The Branch operator is similar to the Select Subprocess operator because they both have multiple subprocesses but only one subprocess is executed at a time. The Select Subprocess operator can have more than two subprocesses and the subprocess to be executed is specified in the parameters. On the contrary, The Branch operator has only two subprocesses and the subprocess to be executed depends upon the result of the condition specified in the parameters. The condition is specified through the condition type and condition value parameters. Macros can be provided in the condition value parameter. Thus the subprocess to be executed can be controlled by using macros. If this operator is placed in any Loop operator this operator will be executed multiple number of times. True power of this operator comes into play when it is used with other operators like various Macro and Loop operators. For example, if this operator is placed in any Loop operator and the condition value parameter is controlled by a macro then this operator can be used to dynamically change the process setup. This might be useful in order to test different layouts.

Input

  • condition

    Any object can be supplied at this port. The condition specified in the parameters is tested on this object. If the condition is satisfied the 'Then' subprocess is executed otherwise the 'Else' subprocess is executed

  • input

    The Branch operator can have multiple inputs. When one input is connected, another input port becomes available which is ready to accept another input (if any). The order of inputs remains the same. The Object supplied at the first input port of the Branch operator is available at the first input port of the nested chain (inside the subprocess).Don't forget to connect all inputs in correct order. Make sure that you have connected the right number of ports at all levels of the chain.

Output

  • input

    The Branch operator can have multiple outputs. When one output is connected, another input port becomes available which is ready to deliver another output (if any). The order of outputs remains the same. The Object delivered at the first input port of subprocess is delivered at the first input of the Branch operator. Don't forget to connect all outputs in correct order. Make sure that you have connected the right number of ports at all levels of the chain.

Parameters

  • condition_typeThe type of condition is selected through this parameter. Range: selection
  • condition_valueThe value of the selected condition type is specified through this parameter. The condition type and condition value parameters together specify the condition statement. This condition will be tested on the object provided at the condition input port. Range:
  • io_objectThis parameter is only available when the condition type parameter is set to 'input exists'. This parameter specifies the class of the object which should be checked for existence. Range: selection
  • return_inner_output This parameter indicates if the outputs of the inner subprocess should be delivered through this operator. Range: boolean

Tutorial Processes

Applying different subprocesses on Golf data set depending upon the performance value

The 'Golf' data set is loaded using the Retrieve operator. The Default Model operator is applied on it. The resultant model is applied on the 'Golf-Testset' data set through the Apply Model operator. The performance of this model is measured by the Performance operator. A breakpoint is inserted here so that you can have a look at this performance vector. You can see that its accuracy value is 64.29%. It is provided at the condition port of the Branch operator. Thus the condition specified in the parameters of the Branch operator will be tested on this performance vector. The 'Golf' data set is also provided to the Branch operator (through the first input port).
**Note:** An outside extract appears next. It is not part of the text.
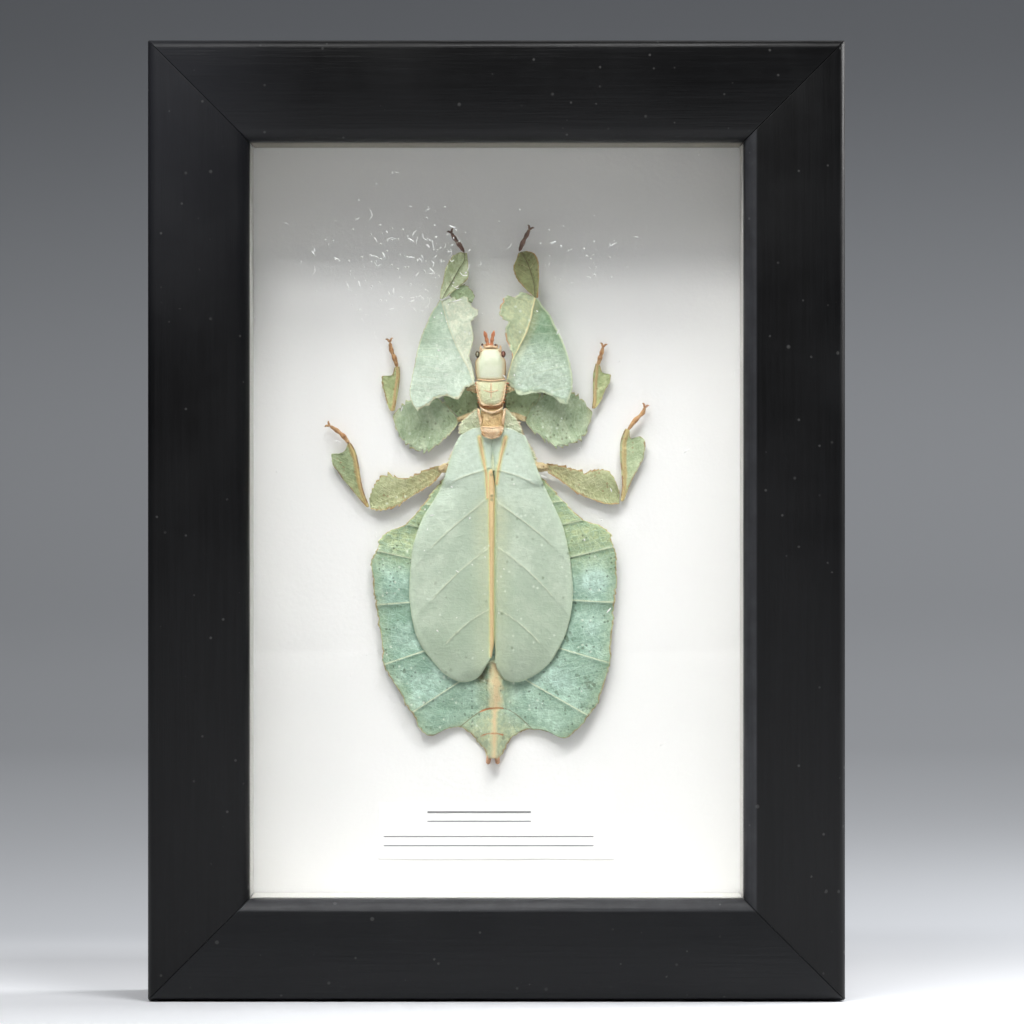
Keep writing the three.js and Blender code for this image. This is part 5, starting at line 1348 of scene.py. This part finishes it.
buildAbdomen()
buildWings()
print("abdomen and wings ready")


# Head and thorax

# sections of a trunk: y, half width, underside and top
head = {
    "sections": [
        (24.3, 1.1, 2.8, 4.0), (23.8, 2.0, 1.9, 4.9), (22.7, 2.5, 1.3, 5.3), (21.3, 3.0, 0.9, 5.5),
        (19.6, 2.98, 0.9, 5.4), (18.5, 2.85, 1.2, 5.2), (17.7, 2.7, 1.6, 4.9),
    ],
    "eyes": {"left": (-2.75, 22.9, 4.1), "right": (2.3, 22.95, 4.1)},
    "feelerRadii": [0.42, 0.34, 0.34, 0.34, 0.3],
    "feelers": {
        "left": [
            (-0.55, 23.9, 4.2), (-0.75, 24.8, 4.5), (-0.95, 25.7, 4.7), (-1.2, 26.7, 4.9),
            (-1.5, 27.5, 5.1),
        ],
        "right": [
            (-0.05, 23.9, 4.2), (0.0, 24.8, 4.6), (0.1, 25.7, 4.8), (0.3, 26.7, 5.0), (0.52, 27.6, 5.1),
        ],
    },
}
neckSections = [(18.0, 2.4, 1, 4.4), (16, 2.8, 0.8, 4.4), (14, 2.6, 0.8, 4.5), (11.6, 2.1, 1, 4.5)]
pronotumSections = [
    (17.9, 2.8, 3.6, 4.8), (17.2, 2.85, 3.5, 5.05), (15.8, 2.65, 3.5, 5.25), (14.5, 2.4, 3.5, 5.2),
    (13.5, 2.1, 3.5, 5.0), (12.9, 1.5, 3.6, 4.8),
]
mesonotumSections = [
    (12.8, 1.8, 1.2, 4.4), (11.8, 2.25, 0.5, 4.6), (10.4, 2.35, 0.4, 4.8), (8.8, 2.4, 0.4, 4.7),
    (8.0, 2.2, 0.6, 4.4),
]
scutellumSections = [
    (8.9, 2.0, 3.6, 4.8), (8.4, 2.3, 3.6, 5.15), (7.7, 2.15, 3.6, 5.2), (7.0, 1.5, 3.7, 5.0),
    (6.2, 0.5, 3.9, 4.6),
]
# raised edges of the thorax plates: node, finish, radius and lines
thoraxRidges = {
    "pronotumEdge": ("prothorax", "peachRidge", 0.17, [
        [(-3.1, 18.0, 4.75), (-0.1, 17.7, 5.0), (2.9, 18.0, 4.75)],
        [(-3.1, 17.8, 4.7), (-2.8, 15.8, 4.8), (-2.45, 14.2, 4.75), (-1.9, 13.2, 4.7), (-0.1, 12.8, 4.75)],
        [(2.9, 17.8, 4.7), (2.6, 15.8, 4.8), (2.25, 14.2, 4.75), (1.7, 13.2, 4.7), (-0.1, 12.8, 4.75)],
    ]),
    "pronotumCross": ("prothorax", "peachRidge", 0.13, [
        [(-0.1, 17.4, 5.02), (-0.1, 16.2, 5.2), (-0.1, 14.0, 5.12)],
        [(-1.7, 15.9, 5.12), (-0.1, 15.5, 5.22), (1.5, 15.9, 5.12)],
    ]),
    "collar": ("mesothorax", "peachRidge", 0.2, [
        [(-2.4, 12.7, 4.3), (-1.4, 11.9, 4.6), (0.05, 11.45, 4.75), (1.4, 11.9, 4.6), (2.4, 12.7, 4.3)],
    ]),
    "mesonotumRails": ("mesothorax", "peachRidge", 0.24, [
        [(-2.6, 12.4, 4.2), (-2.5, 11.2, 4.55), (-2.2, 10.0, 4.65), (-2.2, 8.8, 4.6)],
        [(2.6, 12.4, 4.2), (2.5, 11.2, 4.55), (2.3, 10.0, 4.65), (2.3, 8.8, 4.6)],
    ]),
    "scutellumEdge": ("mesothorax", "peachRidge", 0.16, [
        [(-2.2, 8.7, 4.85), (0.05, 8.5, 5.1), (2.3, 8.7, 4.85)],
        [(-2.2, 8.6, 4.8), (-1.5, 7.0, 4.75), (0.1, 6.3, 4.7)],
        [(2.3, 8.6, 4.8), (1.6, 7.0, 4.75), (0.1, 6.3, 4.7)],
    ]),
    "scutellumSpots": ("mesothorax", "neck", 0.2, [
        [(-1.7, 7.9, 5.0), (-1.75, 7.3, 4.98), (-1.1, 6.95, 4.98)],
        [(1.75, 7.9, 5.0), (1.8, 7.35, 4.98), (1.2, 7.1, 4.98)],
    ]),
}

# sheets at both sides of the thorax and under the roots of the wings
flankShape = {
    "across": 40, "along": 60, "seed": 30.0, "teeth": 0.4, "pitch": 0.8, "ribRise": 0.0, "ripple": 0.1,
    "overlap": (0.0, 0.0),
}
flanks = {
    "mesothoraxLeft": {
        "node": "mesothorax", "lift": slope(2.9, 2.2, 0.1),
        "rows": [
            [(-2.9, 12.4), (-2.3, 12.2), (-1.0, 12.1)], [(-4.3, 11.2), (-2.9, 11.1), (-1.0, 11.0)],
            [(-5.6, 10), (-3.6, 10), (-1.0, 10)], [(-6.3, 8.8), (-3.9, 8.9), (-1.0, 9)],
            [(-6.2, 7.2), (-3.9, 7.4), (-1.0, 7.6)],
        ],
    },
    "mesothoraxRight": {
        "node": "mesothorax", "lift": slope(2.9, 2.2, 0.1),
        "rows": [
            [(1.0, 12.1), (2.4, 12.2), (2.9, 12.4)], [(1.0, 11.0), (2.8, 11.1), (4.0, 11.2)],
            [(1.0, 10), (3.3, 10), (5.2, 10)], [(1.0, 9), (3.6, 8.9), (5.7, 8.8)],
            [(1.0, 7.6), (3.6, 7.4), (6.2, 7.2)],
        ],
    },
    "metathoraxWall": {
        "node": "metathorax", "lift": lambda x, y, s, share: 2.2 + 1.1 * bell(x, 2.8),
        "rows": [
            [(-4.6, 8.2), (0, 8.2), (4.9, 8.2)], [(-5.2, 6.7), (0, 6.7), (6.2, 6.7)],
            [(-6.8, 5.2), (0, 5), (7.6, 4.9)], [(-8.1, 2.9), (0, 3), (8.6, 2.9)],
            [(-8.5, 1.4), (0, 1.4), (8.8, 1.4)], [(-8.6, 0.1), (0, 0.1), (8.7, 0.1)],
        ],
    },
}


def markTrunk(bm, sections, centre):
    # rim is the distance to the outline seen from above, rib the distance to the middle line
    markPlain(bm)
    rim, rib = bm.verts.layers.float["rim"], bm.verts.layers.float["rib"]
    levels = [section[0] for section in sections]
    for vert in bm.verts:
        k = 0
        while k < len(levels) - 2 and vert.co.y < levels[k + 1]:
            k += 1
        share = min(max((levels[k] - vert.co.y) / (levels[k] - levels[k + 1]), 0), 1)
        half = sections[k][1] + (sections[k + 1][1] - sections[k][1]) * share
        ends = min(abs(levels[0] - vert.co.y), abs(vert.co.y - levels[-1])) + 0.1
        vert[rim] = min(max(half - abs(vert.co.x - centre), 0), ends)
        vert[rib] = abs(vert.co.x - centre)


def buildTrunk(name, sections, centre, node, material, relief=None, blunt=2.6):
    bm = bmesh.new()
    addTrunk(bm, sections, centre, blunt)
    markTrunk(bm, sections, centre)
    for vert in bm.verts:
        x, y, z = vert.co
        if relief and z > 2.5:
            vert.co.z += relief(x - centre, y)
        vert.co.z += 0.04 * wave(x, y, 0.7, 2.0)
    finishPiece(bm, name, [node], material)


def headRelief(x, y):
    # a faint seam along the crown, and cheeks that fall away beside the raised plate
    return -0.06 * bell(x, 0.14) * smooth(22, 20, y) - 0.3 * smooth(1.9, 2.3, abs(x)) * smooth(24, 22, y)


def mesonotumRelief(x, y):
    return -0.3 * bell(x, 1.5) * smooth(8.5, 10, y) + 0.06 * math.cos(9 * x) - 0.3 * bell(y - 12.2, 0.3)


def buildRidges():
    for name, (node, finish, radius, lines) in thoraxRidges.items():
        bm = bmesh.new()
        for line in lines:
            addLimb(bm, line, [radius, radius * 1.1, radius], around=8, rings=10 * len(line), knots=0.12)
        markPlain(bm)
        finishPiece(bm, name, [node], finish)


# small parts of the face, from its middle line: points and radii
face = {
    "muzzle": ([(0.6, 23.6, 3.4), (1.0, 24.4, 3.6), (1.3, 24.9, 3.4)], [0.5, 0.42, 0.25]),
    "horn": ([(1.75, 23.3, 4.5), (1.95, 24.1, 4.5), (1.9, 24.7, 4.3)], [0.34, 0.24, 0.1]),
}
faceMiddle = -0.2
brow = ([(-1.6, 24.15, 4.6), (-0.2, 24.4, 4.8), (1.2, 24.15, 4.6)], [0.22, 0.3, 0.22])
hollows = [(-1.8, 24.8, 4.5), (-0.45, 24.5, 4.5), (0.75, 24.7, 4.5)]
eyeShape = {"radius": 0.58, "stretch": (0.8, 1.15, 1)}
spines = {"count": 7, "first": 17.3, "pitch": 0.62, "reach": 3.2, "narrowing": 0.12, "radii": [0.22, 0.08]}


def buildFace():
    bm = bmesh.new()
    for hand in (-1, 1):
        for points, radii in face.values():
            addLimb(bm, mirrored(points, hand, faceMiddle), radii)
    addLimb(bm, *brow)
    markPlain(bm)
    finishPiece(bm, "mouthparts", ["head"], "peachRidge")
    bm = bmesh.new()
    for place in hollows:
        made = bmesh.ops.create_icosphere(bm, subdivisions=2, radius=0.24)["verts"]
        bmesh.ops.translate(bm, verts=made, vec=place)
    markPlain(bm)
    finishPiece(bm, "faceHollows", ["head"], "tarsusDark")


def buildSpines():
    # short reddish spines along both sides of the prothorax
    bm = bmesh.new()
    for hand, centre in ((-1, -0.15), (1, 0.05)):
        for i in range(spines["count"]):
            y = spines["first"] - i * spines["pitch"]
            reach = spines["reach"] - i * spines["narrowing"]
            root = (centre + hand * (reach - 0.5), y, 4.1)
            tip = (centre + hand * (reach + 0.2), y - 0.12, 4.3)
            addLimb(bm, [root, tip], spines["radii"], around=6, rings=6)
    markPlain(bm)
    finishPiece(bm, "prothoraxSpines", ["prothorax"], "antenna")


def buildBody():
    buildTrunk("headCapsule", head["sections"], -0.2, "head", "head", headRelief, 4.0)
    buildFace()
    for side, centre in head["eyes"].items():
        bm = bmesh.new()
        bmesh.ops.create_uvsphere(bm, u_segments=24, v_segments=16, radius=eyeShape["radius"])
        bmesh.ops.scale(bm, verts=bm.verts, vec=eyeShape["stretch"])
        bmesh.ops.translate(bm, verts=bm.verts, vec=centre)
        finishPiece(bm, side + "Eye", ["eye_" + side], side + "Eye")
    for side, points in head["feelers"].items():
        bm = bmesh.new()
        addLimb(bm, points, head["feelerRadii"], knots=0.14, rings=48)
        markPlain(bm)
        finishPiece(bm, side + "Antenna", ["antenna_" + side], "antenna")
    buildTrunk("neck", neckSections, -0.1, "prothorax", "neck")
    buildTrunk("pronotum", pronotumSections, -0.1, "prothorax", "pronotum", blunt=4.5)
    buildTrunk("mesonotum", mesonotumSections, 0.1, "mesothorax", "mesonotum", mesonotumRelief)
    buildTrunk("scutellum", scutellumSections, 0.1, "mesothorax", "peachRidge")
    buildRidges()
    buildSpines()
    for name, flank in flanks.items():
        bm = makeLeaf({**flankShape, **flank})
        finishPiece(bm, name, [flank["node"]], "flank")


buildBody()
print("head and thorax ready")


# Floor, light and camera

def makeSweepPaper():
    # pale paper with painted shade: darker on the floor behind the frame, up the bend and softly towards the
    # top
    material, tree, shader = newMaterial("sweepPaper")
    place = addNode(tree, "SeparateXYZ", {0: addNode(tree, "TexCoord").outputs["Object"]}).outputs
    floor = mixColour(tree, fade(tree, place[1], -0.02, 0.2), tint(246, 248, 252), tint(196, 199, 204))
    low = mixColour(tree, fade(tree, place[2], 0.0, 0.06), floor, tint(182, 185, 190))
    tone = mixColour(tree, fade(tree, place[2], 0.1, 0.36), low, tint(122, 125, 130))
    tree.links.new(tone, shader.inputs["Base Color"])
    shader.inputs["Roughness"].default_value = 0.9
    return material


def buildStage():
    stage = {"half": 4.0, "front": -3.0, "back": 1.3, "bend": 0.6, "top": 3.0}
    bm = bmesh.new()
    bmesh.ops.create_grid(bm, x_segments=2, y_segments=60, size=0.5)
    for vert in bm.verts:
        share = vert.co.y + 0.5
        flat = stage["back"] - stage["front"]
        arc = stage["bend"] * math.pi / 2
        along = share * (flat + arc + stage["top"])
        x = vert.co.x * 2 * stage["half"]
        if along < flat:
            vert.co = Vector((x, stage["front"] + along, 0))
        elif along < flat + arc:
            angle = (along - flat) / stage["bend"]
            y = stage["back"] + stage["bend"] * math.sin(angle)
            vert.co = Vector((x, y, stage["bend"] * (1 - math.cos(angle))))
        else:
            vert.co = Vector((x, stage["back"] + stage["bend"], stage["bend"] + along - flat - arc))
    bmesh.ops.translate(bm, verts=bm.verts, vec=(0, 0, -0.0003))
    mesh = bpy.data.meshes.new("studioSweep")
    bm.to_mesh(mesh)
    bm.free()
    mesh.shade_smooth()
    sweep = bpy.data.objects.new("studioSweep", mesh)
    scene.collection.objects.link(sweep)
    mesh.materials.append(makeSweepPaper())


def addAreaLight(name, place, aim, width, depth, power, colour=(1, 1, 1)):
    data = bpy.data.lights.new(name, "AREA")
    data.shape = "RECTANGLE"
    data.size, data.size_y = width, depth
    data.energy = power
    data.color = colour
    lamp = bpy.data.objects.new(name, data)
    lamp.location = place
    lamp.rotation_euler = (Vector(aim) - Vector(place)).to_track_quat("-Z", "Y").to_euler()
    scene.collection.objects.link(lamp)


# place, aim, width, depth, power in watts and, where it isn't white, colour
lamps = {
    "keyFront": ((-0.14, -0.5, 0.75), (-0.14, -0.48, 0.0), 0.22, 0.14, 2.38),
    "keyNear": ((0.13, -0.3, 0.75), (0.13, -0.28, 0.0), 0.22, 0.14, 2.58),
    "keyLeft": ((-0.45, -0.45, 0.9), (-0.1, 0.0, 0.05), 0.25, 0.25, 2.6),
    "frontFill": ((0.0, -1.3, 0.35), (0.0, 0.0, 0.09), 0.4, 0.3, 0.13, (1.0, 0.94, 0.84)),
    "floorRight": ((0.5, 0.15, 0.35), (0.2, 0.15, 0.0), 0.3, 0.3, 3.0),
    "backWash": ((0.4, 0.9, 1.1), (0.3, 1.6, 0.0), 1.4, 0.4, 7.4),
}


def buildCamera():
    view = {"place": (0.003, -1.206, 0.0944), "lens": 216.6, "sensor": 36.0}
    data = bpy.data.cameras.new("photoCamera")
    data.lens, data.sensor_width = view["lens"], view["sensor"]
    data.clip_start, data.clip_end = 0.01, 20
    camera = bpy.data.objects.new("photoCamera", data)
    camera.location = view["place"]
    camera.rotation_euler = (math.pi / 2, 0, 0)
    scene.collection.objects.link(camera)
    scene.camera = camera


buildStage()
for name, settings in lamps.items():
    addAreaLight(name, *settings)
buildCamera()
print("stage ready")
Now have a look at the subprocesses of the Branch operator. The 'Then' subprocess simply connects the condition port to the input port without applying any operator. Thus If the condition specified in the parameters is true, the condition object i.e. the performance vector will be delivered by the Branch operator. The 'Else' subprocess does not use the object at the condition port. Instead, it applies the K-NN operator on the object at the first input port i.e. the 'Golf' data set. Thus If the condition specified in the parameters is false, the K-NN operator will be applied on the object at the first input port i.e. the 'Golf' data set and the resultant model will be delivered by the Branch operator.

Now have a look at the parameters of the Branch operator. The condition type parameter is set to 'min performance value' and the condition value parameter is set to 70. Thus if the performance of the performance vector is greater than 70, the condition will be true.

Overall in this process, The Default Model is trained on the 'Golf' data set, if its performance on the 'Golf-Testset' data set is more that 70% the performance vector will be delivered otherwise the K-NN model trained on the 'Golf' data set will be delivered.